A tickless kernel should have the equivalent of HZ = 0 on idle machines
and the equivalant of HZ = huge when something uses lots of timeouts.
The latter gives some security problems.  You don't want to reprogram
timers ever 500 nsec when some untrusted application asks for timeouts
of 1000 nsec even if the system can support it.  When APIs are fixed to
catch up with 1988's timespecs, it will be possible to ask for timeouts
of 1 nsec and never get them but waste a lot of cycles.  Scheduling is
not good enough to disfavour CPU hogs that do things on the nanoseconds
scale.

I just remembered that precise timeouts are just what is needed for
hiding from schedulers.  stathz was supposed to be significantly
aperiodic and larger than hz so that CPU hogs couldn't use timeouts
(based on hz) to hide from schedulers (based on stathz).  This was
never fully implemented in FreeBSD, and was broken many years ago.

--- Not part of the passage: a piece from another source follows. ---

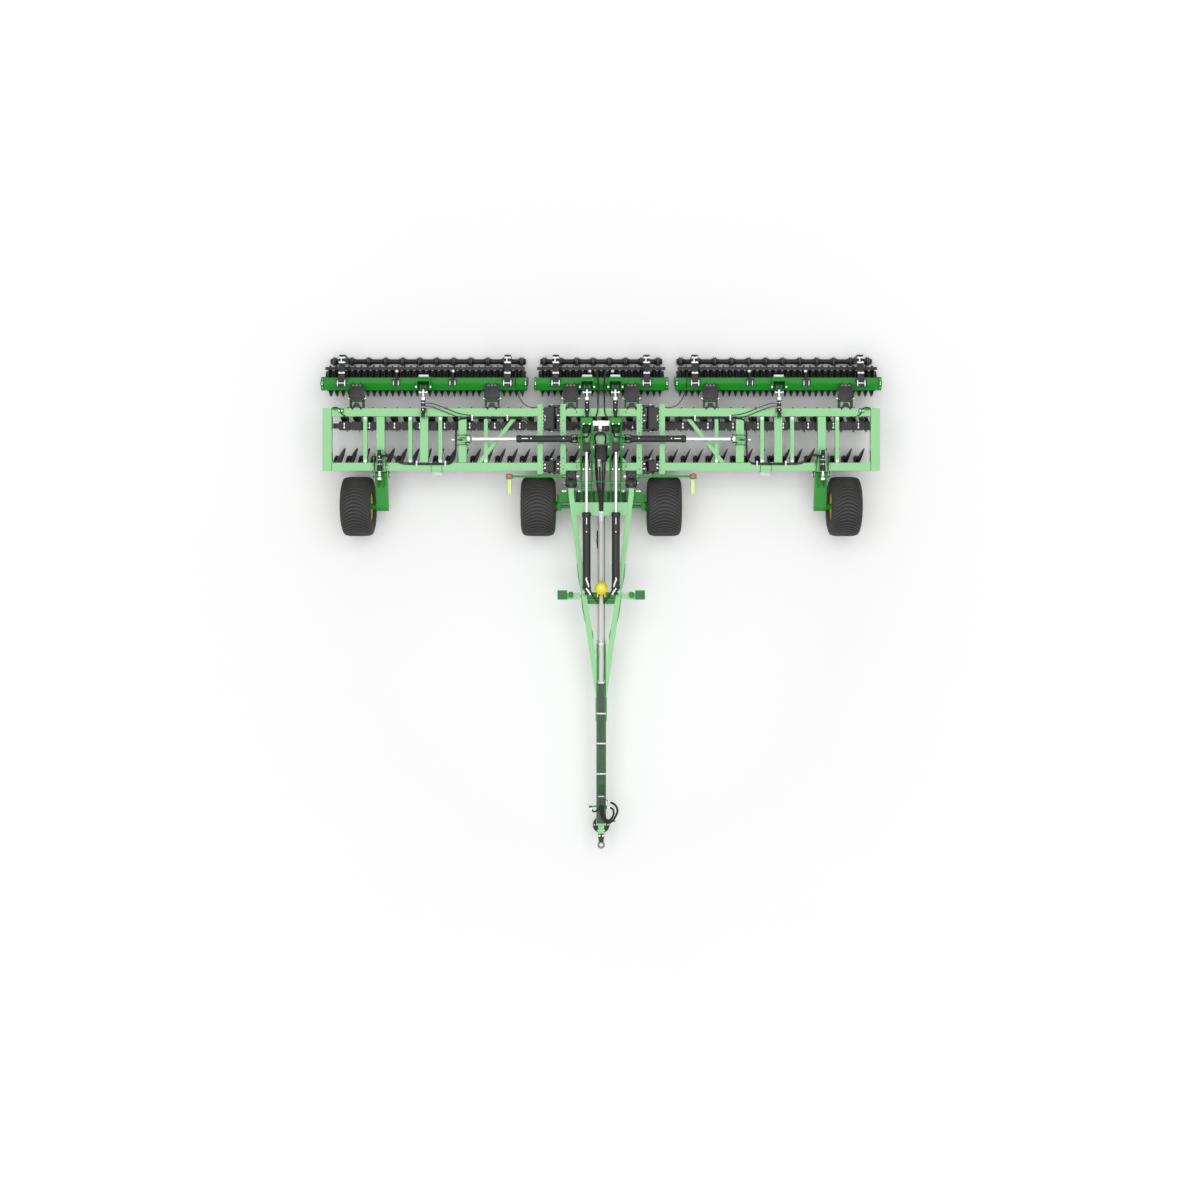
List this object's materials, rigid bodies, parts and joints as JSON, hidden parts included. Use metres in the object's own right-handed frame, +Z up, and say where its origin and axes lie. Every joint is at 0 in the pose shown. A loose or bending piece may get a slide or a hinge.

In FreeBSD, stathz was normally 128 and aperiod, and just a little
larger than hz which was normally 100.  But someone broke hz to
default to 1000.  CPU hogs can now not so easily hide from schedulers
by getting timeouts every millisecond and running for about 6 or 7
milliseconds, then sleeping for 2 or 1 millisecond to miss scheduler
ticks.  With larger hz, the hogs get more control.  E.g., HZ = 10000
lets them sleep for only 200 or 100 usec every 78.1 msec to miss
scheduler ticks.  Reprogramming of timers in -current probably gives
significant jitter to timeout boundaries.  This can be handled by
sleeping for a slightly wider interval.  Also, fine-grained timeouts
makes allows simpler implementations of this: just wake up every
tick, and if you are close to a scheduler tick (which you can predict
since they are periodic), then go back to sleep for 1 timeout tick.

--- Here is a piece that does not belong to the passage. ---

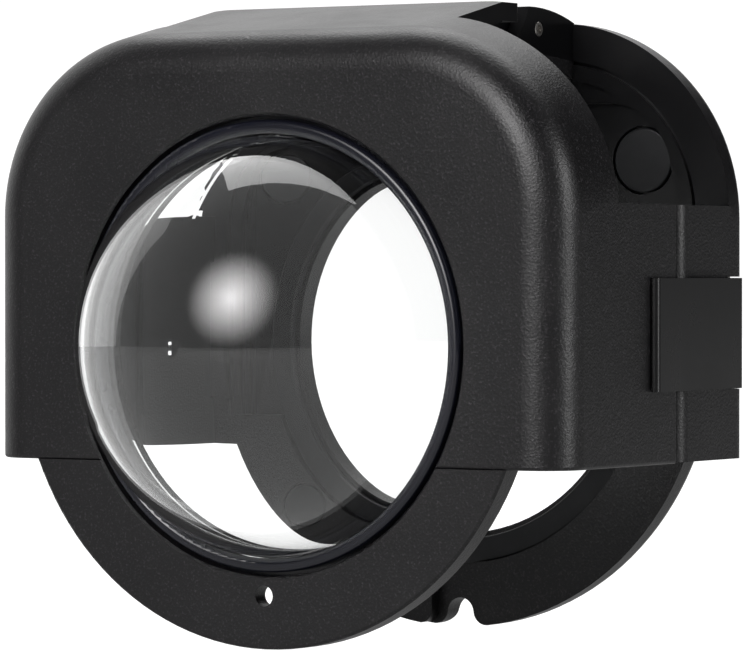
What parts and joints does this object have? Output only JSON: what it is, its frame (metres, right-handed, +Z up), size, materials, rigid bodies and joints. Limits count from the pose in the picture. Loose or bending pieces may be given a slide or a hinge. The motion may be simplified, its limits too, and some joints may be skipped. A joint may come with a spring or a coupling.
{
  "type": "hinged dome window clamp frame",
  "caption": "Black moulded clamp frame, hinged at the top and latched at both sides, that holds a clear dome window in front of a round rear opening.",
  "frame": {"origin": "centre of the round rear opening, on the back face of the rear frame", "axes": "+Z up towards the hinge, +Y out of the back along the rear opening's axis, +X to the right seen from the dome"},
  "size_m": [0.0836, 0.0686, 0.0777],
  "materials": {
    "moulded_black": "fine spark-eroded texture, matte",
    "bezel_black": "smooth, semi-gloss",
    "clear_dome": "clear polished dome",
    "seal_rubber": "matte",
    "inner_black": "smooth matte",
    "screw_steel": "zinc plated",
    "gasket_rubber": "smooth matte",
    "pad_rubber": "smooth matte",
    "pin_steel": "drawn steel",
    "latch_black": "smooth, satin"
  },
  "bodies": {
    "rear_frame": {"rear_frame": "moulded_black", "seat_gasket": "gasket_rubber", "upper_right_pad": "pad_rubber", "upper_left_pad": "pad_rubber", "lower_left_pad": "pad_rubber", "hinge_pin": "pin_steel", "latch_pin_right": "pin_steel", "latch_pin_left": "pin_steel"},
    "front_shell": {"front_shell": "moulded_black", "lens_bezel": "bezel_black", "dome_window": "clear_dome", "dome_seal": "seal_rubber", "dome_clamp_ring": "inner_black", "clamp_ring_screws": "screw_steel"},
    "latch_right": {"latch_right": "latch_black"},
    "latch_left": {"latch_left": "latch_black"}
  },
  "joints": [
    {"name": "shell_flip", "type": "hinge", "parent": "rear_frame", "child": "front_shell", "pos_m": [0, -0.0129, 0.0388], "axis": [-1, 0, 0], "range_deg": [0, 100]},
    {"name": "latch_right_swing", "type": "hinge", "parent": "rear_frame", "child": "latch_right", "pos_m": [0.0374, -0.0023, 0.00135], "axis": [0, 0, 1], "range_deg": [0, 100]},
    {"name": "latch_left_swing", "type": "hinge", "parent": "rear_frame", "child": "latch_left", "pos_m": [-0.0374, -0.0023, 0.00135], "axis": [0, 0, -1], "range_deg": [0, 100]}
  ]
}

Since timeout ticks are short relative to scheduler ticks, you get
control again soon and then don't have to sleep again for many
timeout ticks.  No one cares about this because CPUs are now free :-).

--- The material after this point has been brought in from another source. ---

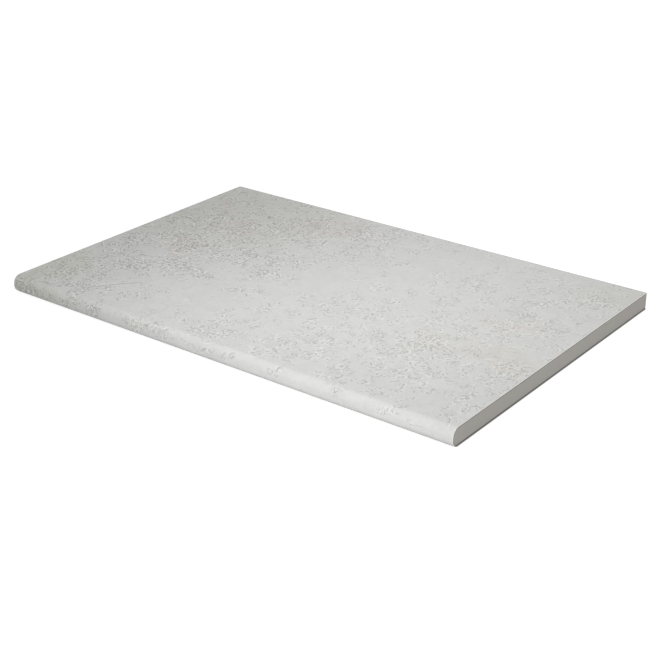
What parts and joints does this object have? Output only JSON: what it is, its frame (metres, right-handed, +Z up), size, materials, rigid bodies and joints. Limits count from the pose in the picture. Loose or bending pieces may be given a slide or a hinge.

-current has related fixes and complications in new timer code.  Even
without malicious CPU hogs, basing statclock and hardclock on the
same lapic timer made them too synchronous with each other.  The
quick fix was to use the i8254 again.  This gave a small amount
of asynchronicity which was apparently enough to fix the non-
malicious case.  I didn't like this, and tried to generate some
fake asynchronicity in from a single lapic timer.  I think it is
possible to fake it well enough for the non-malicious case.  No
one followed up on this.  I haven't followed later developments.